Arizona border fence lacks financial support
Lawmakers redirect money to sheriff for border security.
PHOENIX — Arizona lawmakers who hoped to build miles of fencing along the border with Mexico using millions of dollars in private donations are instead redirecting the money to buy equipment for a border sheriff ’s office after the state received just a fraction of the donations needed.
The decision Monday by the Legislature’s border security advisory committee came without a mention of the original intent of the donations.
Republican backers of the 2011 legislation hoped for as much as $50 million in private money for the project, which called for building 15-foot fences at busy border-crossing points, then erecting other fences along miles of the state’s nearly 200-mile border that had no federal fences.

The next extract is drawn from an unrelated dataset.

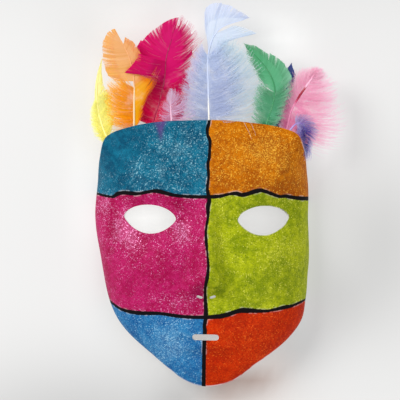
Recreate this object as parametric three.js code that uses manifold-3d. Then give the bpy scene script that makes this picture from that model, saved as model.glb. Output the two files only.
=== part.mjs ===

Instead, the state received about $265,000.
The effort began during the height of Arizona’s battle against illegal immigration, before a backlash that led to the recall of the Republican Senate president and curbed the GOPled Legislature’s appetite for measures targeting immigration.
The meeting began with members of the committee ripping the federal government for failing to secure the border and keep drugs and illegal activity away from Arizona. Pinal County Sheriff Paul Babeu said it’s like “Groundhog Day” and Sen. Steve Smith said “every time we come back here, nothing changes.”
But the Border Patrol’s Tucson sector, which covers most of the state, remains the agency’s most heavily staffed post in the nation with more than 4,000 agents in 2014 and has 700 more officers than it did in 2010 when the immigration debate was raging.
Immigration from Mexico has also slowed considerably this decade, and the number of immigrants apprehended in the Border Patrol’s Tucson sector in 2014 dipped to a 22-year low. Nearby Yuma plummeted to 50-year lows starting in 2011 when the fence fundraising effort was launched. The federal government also beefed up fencing in the last decade to the point that 650 miles of the 1,900-mile U.S.-Mexico border now have fencing. In Arizona, the U.S. Border Patrol says 318 of the 389 miles of the border are protected by pedestrian fencing or vehicle barriers.
The Legislature in August asked sheriffs in Cochise, Pima, Yuma and Santa Cruz counties to present plans for the cash related to border security.
Only Cochise County applied, asking for $220,000 to buy thermal imaging equipment, binoculars, GPS equipment and other gear for border security and ranch patrol teams.
In a letter, Sheriff Mark Dannels praised the efforts of the U.S. Border Patrol to add technology and fencing to the border but said when migrants or smugglers do make it across, law enforcement agencies need to be equipped to respond.